Darwin & HMS Beagle. In 1831, Captain Robert Fitzroy set sail on the HMS Beagle, launching from Plymouth. Part of his mission was to complete a survey of the South American coast he had started in 1829. Charles Darwin was on the voyage as the ship’s naturalist, along with three Fuegians Fitzroy was returning to their homeland of
Tierra Del Fuego (Land of Fire). The captains experiment to take them to England to educate them before returning them to spread civilisation in the new world had failed. The three Fuegians, Jemmy Button, York Minster and Fuegia Basket made fun of Darwin being seasick. Unfortunately a 4th Fuegian they named Memory Boat, had died while in England.
The traditional canoes used by the Fuegians were pointed at both ends, so they could manoeuvre quickly in any direction. Traditional whaleboats were also pointed at both end for the same reason. Fitzroy used whaleboats to survey the coasts many inlets. There is a pressed herbarium sheet of the Magellan Daisy (Senecio smithii) in the University of Cambridge, collected in the Straits of Magellan by Darwin on the 1831 voyage of HMS Beagle.
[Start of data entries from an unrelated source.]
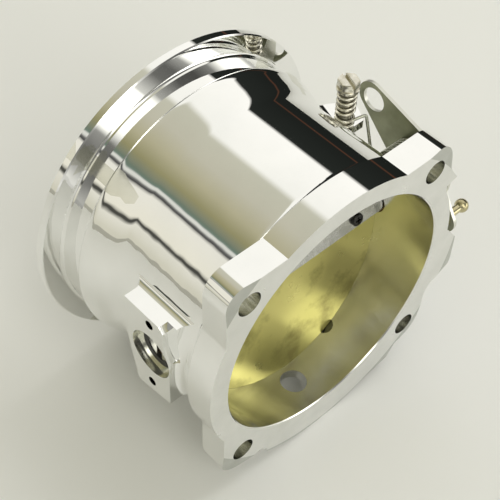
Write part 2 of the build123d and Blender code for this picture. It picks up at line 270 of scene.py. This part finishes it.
def machined_aluminium(name, light, dark, rough):
    look = Look(name, Metallic=1.0)
    cloud = look.noise(80.0, 5.0, rough=0.6)
    grain = look.noise(420.0, 3.0)
    look.set("Roughness", look.span(cloud, 0.3, 0.7, rough * 0.85, rough * 1.2))
    look.set("Base Color", look.mix(look.span(cloud, 0.3, 0.7), light, dark))
    look.set("Normal", look.bump(grain, 0.00003, 0.25))
    return look.mat


def plate_brass():
    look = Look("plate_brass_look", Metallic=0.88)
    stain = look.noise(70.0, 5.0, rough=0.62)
    blot = look.noise(28.0, 2.0)
    clean = look.mix(look.span(blot, 0.35, 0.65), rgb(0.60, 0.55, 0.19), rgb(0.50, 0.465, 0.145))
    look.set("Base Color", look.mix(look.ramp(stain, (0.50, 0.0), (0.68, 1.0)), clean, rgb(0.30, 0.27, 0.08)))
    look.set("Roughness", look.span(stain, 0.3, 0.7, 0.26, 0.42))
    rolled = look.noise(700.0, 2.0, stretch=(0.06, 1, 1))
    look.set("Normal", look.bump(rolled, 0.00004, 0.5))
    return look.mat


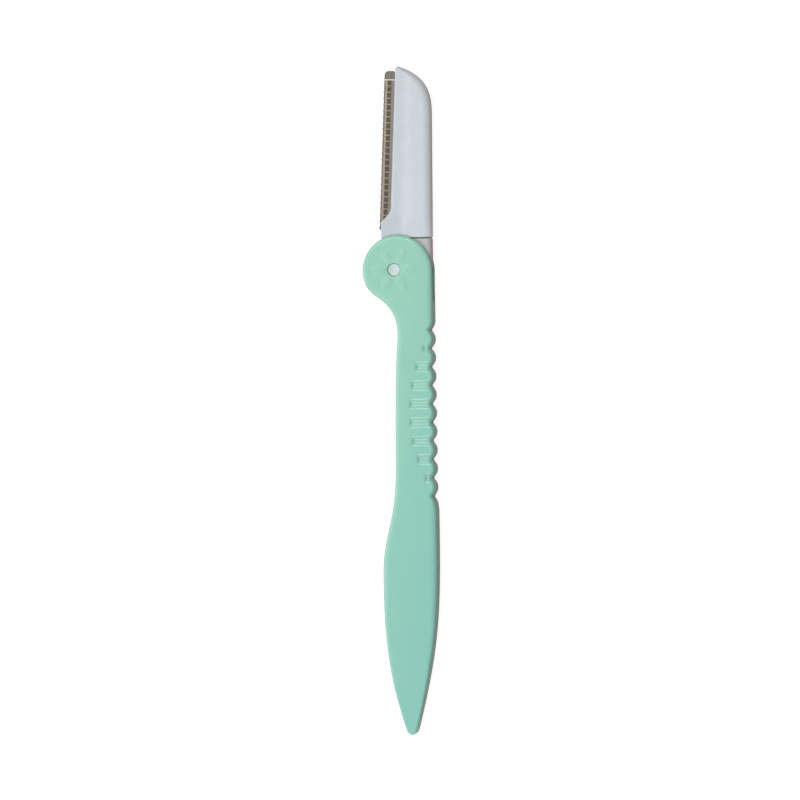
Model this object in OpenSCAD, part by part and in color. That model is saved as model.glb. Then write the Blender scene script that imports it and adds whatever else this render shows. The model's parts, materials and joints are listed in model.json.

Senecio smithii. The Magellan Daisy has stunning white flowers with seeds like a dandelion clock. There are a few theories as to how and why the daisy was introduced to Caithness from South America. Did whalers bring it back for their sweethearts? Did the seeds stick to the whalers clothing? Did they bring it back to prove that they had been south? The Magellan Daisy could have been introduced to Caithness by ‘normal horticultural means’ including a whaler collecting the plant or seeds.
The Magellan Daisy has a short flowering season of only a few weeks, starting around the end of June. It grows in abundance on the Orkney and Shetland Isles, and a few locations in Caithness where the climate and soils/landscape is similar to that of it’s native Patagonia, Tierra Del Fuego. The flower is known in Shetland as the Patagonia Daisy, South Georgia Daisy and NZ Daisy.
Adverts for shepherds wanted in Patagonia, Tierra Del Fuego, appeared in 19th & 20th Century Scottish Highland newspapers. With more men than women in Patagonia, many Scots returned home to find a wife. Did they bring them a bunch of Magellan Daisies?